For the purposes of medieval recreation in North America in an era when spring temperatures routinely hit the upper 80’s, it is necessary to accept that the more desirable varieties of wool cloth, which we now refer to as broadcloth and flannel, are a large investment that can only be used for 1/3rd of the year. It has become necessary to find fabric that is both suitable to the purpose of authentic recreation, but that is also a practical choice in terms of investment with year-round usefulness.

I located the cloth used for this project at a merchant at an SCA event (96 District Fabrics). It is a woolen tabby using pairs of 1-ply Z-twisted yarn (the pairs are untwisted) for both the warp and weft at 16 threads per inch (evenweave). It appears to be an undyed natural gray to white mixed wool which produces a heather effect that at a distance reads as a medium-tone cool gray. There is no or very little processing or fulling. The cloth is slightly hairy and threads are easily separated from the piece.

Cloth Type

Based on many pieces of evidence left behind across the written and material record, wool was the preferred fiber for cloth in the Middle Ages (1). Over the course of the medieval period, the production of wool staple into a useable cloth for garments developed into an industry that fueled much of the interconnected economic stability of Western Europe, primarily between England (who had the sheep) and Flanders (who had the looms). By the 1410s, the majority of cloth production had turned into something more like a modern manufacturing process than the do-it-yourself home crafter could produce (2). There were two general categories of wool cloth being made, in addition to variations between them. Worsted cloth used long fibers, producing a lighter, smoother cloth. Woolens were created with shorter fibers that produced a more substantial thread with more elasticity and a hairier quality. In addition to being worsted or woolen, the fabric could be woven as tabby (plain), or one of several varieties of twill. 
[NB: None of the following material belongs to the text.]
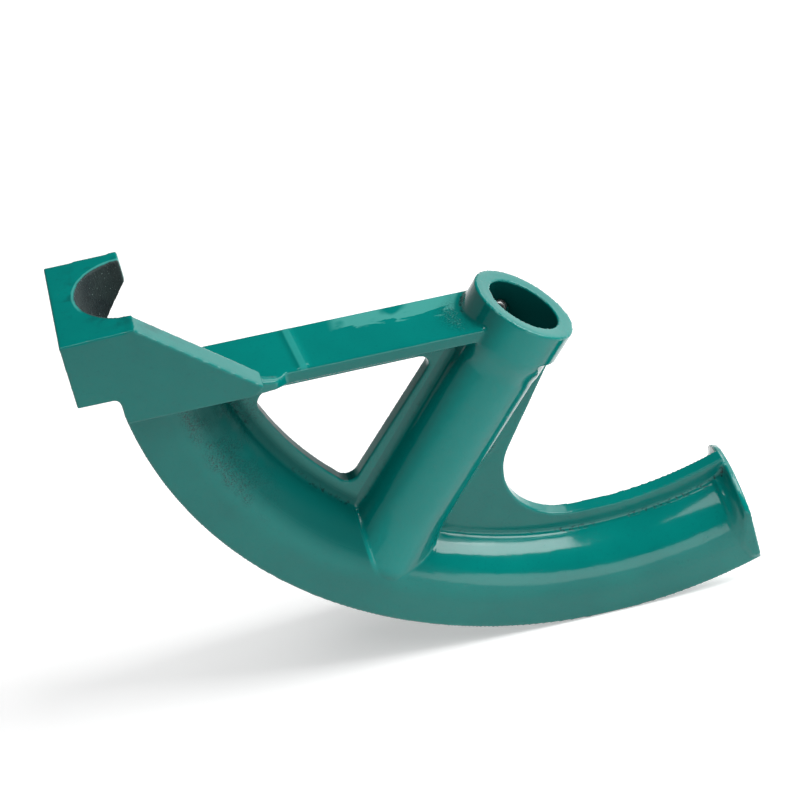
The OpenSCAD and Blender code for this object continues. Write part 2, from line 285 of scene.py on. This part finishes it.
def casting_material():
    mat, n = new_material("painted_casting_look")
    p = places(n)
    edge, hollow_shade = n.ramp(p.form, -0.15, -0.7), n.ramp(p.form, 0.1, 0.8)
    throat = raw_throat(n, p)
    bore, shaded_flank, recess_shade = shaded_places(n, p)
    sand = sandy_places(n, p)
    grit = n.noise(p.obj, 1900.0, 2.0, 0.6)
    fine = n.noise(p.obj, 900.0, 2.0)
    # dark beads and pits in the corners, where sand stuck to the casting
    beads = n.times(
        n.ramp(p.form, 0.10, 0.35),
        n.ramp(n.noise(p.obj, 620.0, 3.0, 0.6), 0.52, 0.58),
        n.ramp(n.noise(p.obj, 48.0, 2.0), 0.42, 0.52),
    )
    chip = n.times(n.ramp(n.noise(p.obj, 260.0, 4.0, 0.65), 0.66, 0.72), edge)

    # colour: even teal, with painted shade in hollows, on the shaded flank, in the bore and on the
    # window's wall, and a painted highlight on edges
    large = n.noise(p.obj, 28.0, 3.0, 0.55)
    base = n.mix(n.ramp(large, 0.3, 0.7), rgb(0, 109, 103), rgb(0, 116, 109))
    base = n.mix(n.ramp(fine, 0.55, 0.8, 0.0, 0.35), base, rgb(0, 94, 90))
    # painted shade in the hollows
    base = n.lay(hollow_shade, 0.45, base, rgb(0, 62, 59))
    # painted shade: the web's shadow on the shoe's flank
    base = n.lay(shaded_flank, 0.8, base, rgb(0, 80, 76))
    # painted shade in the bore and on the window's wall
    base = n.lay(recess_shade, 0.9, base, rgb(0, 58, 56))
    base = socket_colour(n, p, base, bore)
    base = hook_colour(n, p, base)
    base = bar_colour(n, p, base)
    base = n.lay(beads, 0.8, base, rgb(2, 44, 43))
    # painted highlight on the edges
    base = n.lay(edge, 0.3, base, rgb(70, 152, 146))
    base = n.lay(sand, n.ramp(grit, 0.48, 0.60, 0.0, 0.9), base, rgb(4, 58, 56))
    base = n.mix(throat, base, iron_colour(n, p, grit))
    base = n.lay(chip, 0.8, base, rgb(22, 52, 50))

    # gloss: wet-looking paint, duller on the shaded flank, in the bore and on the window's wall, and
    # rough iron
    dull = n.most(shaded_flank, recess_shade)
    rough = n.ramp(n.noise(p.obj, 60.0), 0.3, 0.7, 0.08, 0.13)
    rough = n.math("MULTIPLY_ADD", n.ramp(fine, 0.5, 0.8), 0.05, rough)
    rough = n.most(rough, n.times(throat, 0.62), n.times(dull, 0.34))
    gloss = n.math("MULTIPLY_ADD", dull, -0.2, 0.3)

    # the cast skin under the paint: long waves, grain, pits, sand and beads
    height = n.plus(
        n.noise(p.obj, 55.0, 2.0),
        n.times(n.noise(p.obj, 330.0, 3.0, 0.55), 0.22),
        n.times(fine, 0.05),
        n.ramp(n.noise(p.obj, 420.0, 2.0, 0.5, 0.3), 0.70, 0.80, 0.0, -0.25),
        n.times(grit, throat, 1.6),
        n.times(n.noise(p.obj, 1000.0), sand, 3.2),
        n.times(beads, -0.5),
    )
    bump = n.add("ShaderNodeBump", {"Strength": 0.6, "Distance": 0.00028, "Height": height})
    look = {"Base Color": base, "Roughness": rough, "IOR": 1.5, "Specular IOR Level": gloss}
    shader = n.add("ShaderNodeBsdfPrincipled", {**look, "Normal": bump.outputs[0]})
    n.add("ShaderNodeOutputMaterial", {0: shader.outputs[0]})
    return mat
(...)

Of these two basic varieties of wool, worsted cloth was considered the lower-quality and less expensive option. Woolens, by contrast, were created using a several step process that increased the cloth’s thickness, quality, texture, and cost. There was, therefore, a group of wool fabrics that were produced to help bridge the gap between these two types. Bay cloth, for example, used the long worsted yarns in the warp, and the short, fluffier woolen threads in the weft. Other types of cloth were produced that skipped steps in the overall process in an attempt to create a usable cloth at a lower price point. Serge, which is hard to define precisely as there doesn’t seem to be consensus, is listed in the Great Wardrobe records alongside woolens (3). Based on how they were priced and sold, serge may have been a lighter-weight woolen cloth that was produced in a way that heavy finishing was either not used or not heavily executed (4). If this is the case, a wool cloth of the variety I have used for this project would have easily fit into this category, but I am willing to admit the conjectural leap there.

Assuming, however, that fabrics like this did exist in the period for garments, regardless of what they may have been called, it would most certainly fall into one of these middle categories of quality and price. This suggests a locally available cloth purchased not as a luxury or for the purpose of fashion, but rather for basic affordability and practicality.

Gray can be seen in use for both the woman's cotte and the man's chausses in the lower right. | Source

Cloth Color

Clothing in 1410’s came in a range of colors. Dyestuff was found in a variety of natural materials, including plants and lichens, but also in natural chemicals and other materials. For example, a brown dye could be created by scraping the rust off an iron pot and tossing the shavings into a dye bath with some mordants (5).

Examining the colors that appear on clothing in a collection of early 15th Century manuscripts, it becomes quickly apparent that the primary colors of blue, red and green were heavily favored in the art, in addition to shades of pink. While these colors dominate the manuscripts, other colors do appear, including black, lavender, maroon, teal, orange, brown, and gray (6). This is by no means a definitive range of colors achievable in this time, as the dyestuffs available during the medieval period produced a range of colors well beyond these basic shades (7).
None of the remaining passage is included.